Much like Jethro's stock of roadkill, toxic mortgage-backed securities are now stinking up our financial system and Geithner seems to be willing to pay a premium to just get rid of them.  A key part of the plan he unveiled is to have the government create a public-private investment fund that will use government dollars to insure private investors against losses they could suffer from purchasing those bad assets if the economy keeps heading south. 

Geithner says that letting private investors bid on these assets -- with government guarantees against large losses -- will allow the market to define concrete prices for them and thus "avoid a program that has government overpaying for a bunch of financial assets."

The trouble with this, of course, is that many of these assets will never be worth what the banks will accept for them. Economist Dean Baker, co-director of the Center for Economic and Policy Research, told me that the worst of these assets "have lost value because they rest primarily on underwater mortgages."  The only way these assets will ever regain the value they've lost over the past few years, says Baker, is in the unlikely event that the housing bubble makes a comeback.
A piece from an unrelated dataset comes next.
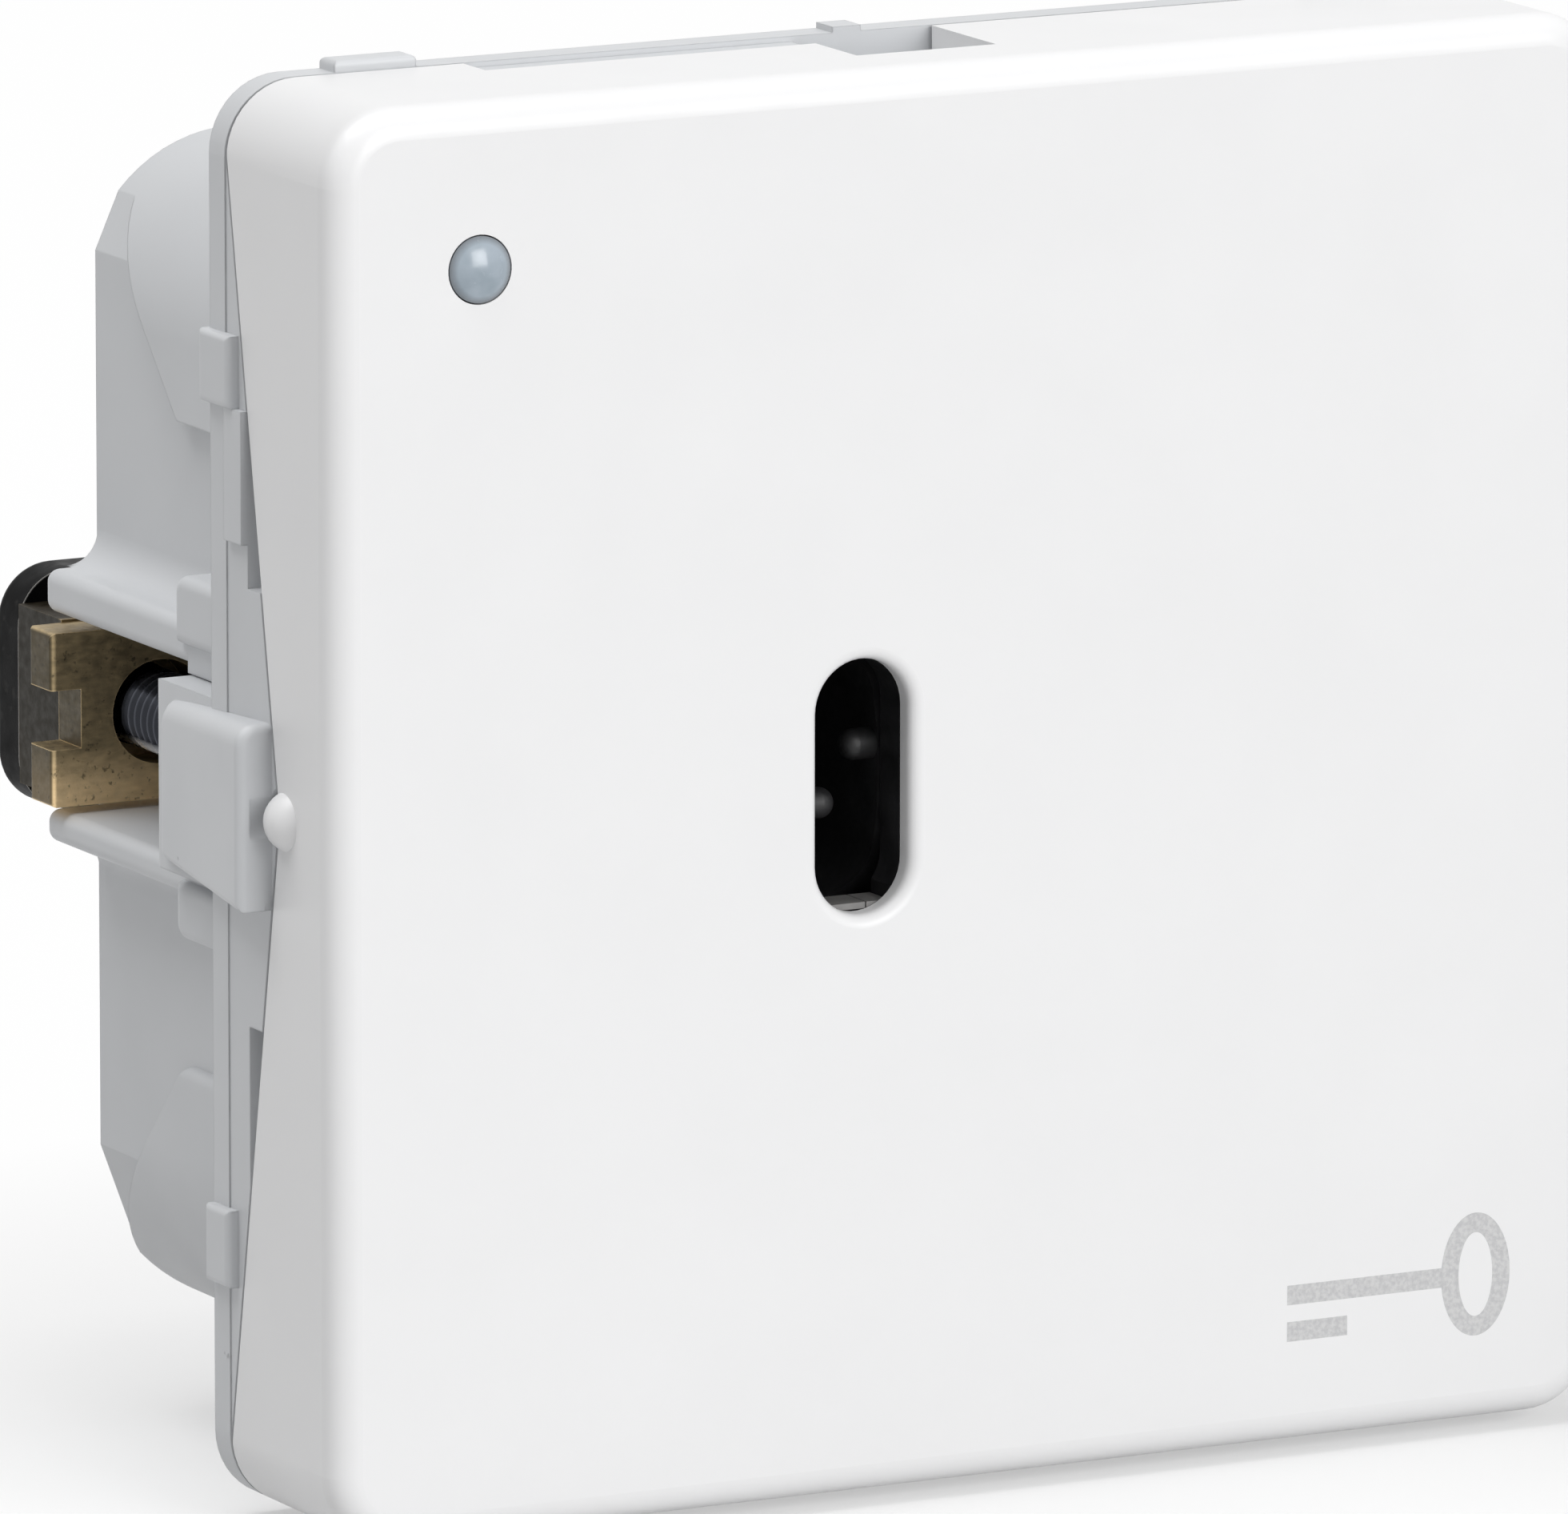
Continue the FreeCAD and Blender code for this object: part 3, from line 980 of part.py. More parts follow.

Economist James K. Galbraith told me that the government is simply in denial if it thinks it can ever recoup the losses it will inevitably take by paying insurance for those "toxic" assets. Instead of trying to sell them off in an attempt to hide the depth of the banks' losses, Galbraith says that the government should instead acknowledge that they are insolvent.

"If someone within the Government Accountability Office does their due diligence on these assets, they'll find that they're not marketable for a reason," he told me.  "Many of these securities were backed by mortgages that had sloppy and inadequate documentation."

Another problem with Geithner's plan is that it leaves bank executives and shareholders relatively unscathed. If government dollars are used to prop up bad asset values and thus protect shareholders from being wiped out, then future banks will have more incentive to invest in risky assets, safe in the knowledge that the government will help pick up the tab and leave their executives intact when the next bubble pops.

"This is the issue of moral hazard," says Hale Stewart, a tax attorney and former bond broker who writes frequently about economics at the Huffington Post. "By bailing out banks, the government is rewarding bad behavior. The alternative is to let the banks go broke and probably take the country down with them."

But although letting the banks completely fail is an unacceptable outcome, alternatives to the Geithner plan do exist. While there is no happy solution to a massive financial crisis, many economists have concluded that the United States will have to nationalize its insolvent banks. While that initially involves a government takeover of the banks, Baker points out that it's actually a more market-oriented solution than artificially propping up the value of bad assets and shielding bank shareholders from losses.